Als Vertreter eines Fahrrad-Interessenverbandes, der daran interessiert ist, möglichst viele Menschen für das Fahrradfahren zu begeistern, halte ich solche Hinweise für absolut kontraproduktiv:
Fahrzeugbeherrschung ist erstens bei einem einspurigen Zweirad essentiell für Unfallfreiheit.
Das würde doch bedeuten, dass ein Vertreter eins Fahrradverbandes anderen sagt: Sieh erst mal zu, dass du richtig Fahrradfahren lernst, dann brauchst du auch keine Angst vor Unfällen zu haben. Wenn du dazu gehören willst, dann streng dich ordentlich an und trainiere das Fahrradfahren. Das begeistert viele Menschen nicht und schreckt nicht wenige nachhaltig ab, weil sie keine Lust haben auf so eine elitäre Veranstaltung. Was den ADFC meines Erachtens stetig ausgezeichnet hat und auch weiterhin auszeichnet ist, dass er nicht so auftritt wie zum Beispiel ein Sportverein, dem es darum geht Spielernachwuchs heranzuziehen. Vielmehr vertritt der ADFC die Position, dass das Fahrradfahren für alle Menschen eine gute und sichere Fortbewegungsart darstellen muss und dass dafür die Rahmenbedingungen geschaffen werden müssen. Und Fahrradgewöhnungstraining und Fahrradsicherheitstraining ist dabei nur ein Standbein. Wichtig ist insbesondere, die Verkehrsinfrastruktur so zu gestalten, dass sich Menschen dazu eingeladen fühlen, das Fahrrad zu nutzen.
Egal, ob SiN und/oder objektiv bessere Verkehrssicherheit, die langfristige Unfallentwicklung in D zeigt, dass Unfälle Fahrrad-KFZ im Lauf der Jahre fahrleistungsbereinigt stark abnehmen. 2024 setzt den Trend nahtlos fort. Als Fahrradverband könnte man solche Details kennen, und ich würde sie als Funktionär sowohl zur Eigenwerbung benutzen, als auch fürs Kampaigning um das Einfangen der „Interested but Concerned“.

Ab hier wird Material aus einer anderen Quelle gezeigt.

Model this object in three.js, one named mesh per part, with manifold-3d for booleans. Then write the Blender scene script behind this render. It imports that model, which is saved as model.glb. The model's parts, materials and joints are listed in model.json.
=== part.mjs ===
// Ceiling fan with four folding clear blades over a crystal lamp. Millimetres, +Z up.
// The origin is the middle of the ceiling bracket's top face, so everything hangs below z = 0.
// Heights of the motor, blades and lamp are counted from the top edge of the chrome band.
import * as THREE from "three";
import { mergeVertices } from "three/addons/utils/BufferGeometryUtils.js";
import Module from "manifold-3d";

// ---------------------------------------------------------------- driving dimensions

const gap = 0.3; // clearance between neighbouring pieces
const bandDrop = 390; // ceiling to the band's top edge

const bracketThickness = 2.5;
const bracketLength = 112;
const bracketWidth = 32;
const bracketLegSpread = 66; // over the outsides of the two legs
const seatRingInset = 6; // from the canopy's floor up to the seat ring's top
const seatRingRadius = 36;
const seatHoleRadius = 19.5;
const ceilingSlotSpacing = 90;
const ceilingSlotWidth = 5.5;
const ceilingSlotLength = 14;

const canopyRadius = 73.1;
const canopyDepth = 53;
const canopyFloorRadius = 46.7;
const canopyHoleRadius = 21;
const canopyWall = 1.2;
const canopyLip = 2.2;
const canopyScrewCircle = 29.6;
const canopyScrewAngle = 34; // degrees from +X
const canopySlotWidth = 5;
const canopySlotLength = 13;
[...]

Meinst du mit "fahrleistungsbereinigt", die Fahrleistung gemessen in Kilometer oder gemessen in Stunden, die auf dem Fahrrad zugebracht werden?

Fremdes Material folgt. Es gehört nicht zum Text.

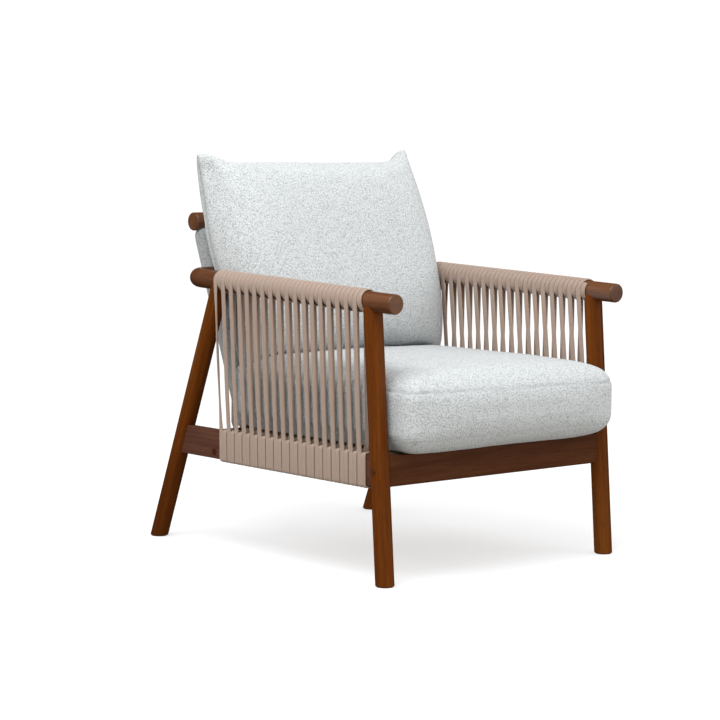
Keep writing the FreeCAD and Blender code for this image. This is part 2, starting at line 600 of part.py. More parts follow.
def slab(low, high, side=0):
    """A box between two heights that is wider than the cord: both sides of the middle, or only the one
    on the side given by its sign."""
    reach = 2 * size("arm_dia")
    left = 0 if side > 0 else -reach
    right = 0 if side < 0 else reach
    depth = 2 * size("arm_straight")
    return Part.makeBox(right - left, depth, high - low, FreeCAD.Vector(left, -depth / 2, low))


NEAR = size("cord_gap")
FAR = NEAR + size("cord_thick")
SHOULDER_Z = size("rail_mid_z") + size("rail_height") / 2
arm_turn = FreeCAD.Rotation(X_AXIS, size("arm_tilt") - 90)
strands = {-1: [], 1: []}
arm_turns = []
rail_turns = []
for i in range(int(size("cord_count"))):
    # one big loop round both rails: over the arm, down each side, and under the side rail
    y = size("cord_first_y") - i * size("cord_pitch")
    z = arm_height(y)
    loop = band(loop_outline(FAR, z), loop_outline(NEAR, z), y)
    arm_turns += loop.common(slab(z, z + size("arm_dia"))).Solids
    rail_turns += loop.common(slab(0, SHOULDER_Z)).Solids
    for face in (-1, 1):
        strands[face] += loop.common(slab(SHOULDER_Z, z, face)).Solids
    if i == 0:
        continue
    # and one full turn round each rail on its own, between this loop and the one before
    y += size("cord_pitch") / 2
    ring = Part.makeCylinder(size("arm_dia") / 2 + FAR, size("cord_width"))
    ring = ring.cut(Part.makeCylinder(size("arm_dia") / 2 + NEAR, size("cord_width")))
    ring.Placement = FreeCAD.Placement(FreeCAD.Vector(0, y - size("cord_width") / 2, arm_height(y)), arm_turn)
    arm_turns.append(ring)
    rail_turns.append(band(rail_outline(FAR), rail_outline(NEAR), y))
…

Das macht einen Unterschied. Es muss darum gehen, die Menschen auf's Rad zu bringen, unabhängig von Kilometerleistungen. Wenn wenige Menschen große Fahrrad-Kilometerleistungen erbringen, ohne dabei Unfälle zu bauen, ist das erfreulich. Wichtiger aber ist, dass möglichst viele Menschen möglichst unfallfrei Fahrrad fahren.
Und es genügt auch nicht der Hinweis, dass "Fahrleistungs-bereinigt" weniger Fahrrad-Unfälle passieren. Wie würdest du als Funktionär denn das als Werbung nutzen wollen: Etwa so:
"Das Statistische Bundesamt Destatis meldet heute neue Daten zu Fahrradunfällen. Demnach ist die Zahl der getöteten Radfahrenden zwischen 2014 und 2024 gegen den Trend gestiegen." 
"Aber macht euch nichts draus, dafür sind wir Fahrradfahrenden in den letzten zehn Jahren ja auch deutlich mehr Kilometer gefahren. Und von denen, die dabei auf der Strecke geblieben sind, sind eh viele selber Schuld dran. Und dass die Bundesregierung sich der Vision Zero verpflichtet fühlt, darf man nicht allzu eng sehen. Das ist sowieso illusorisch."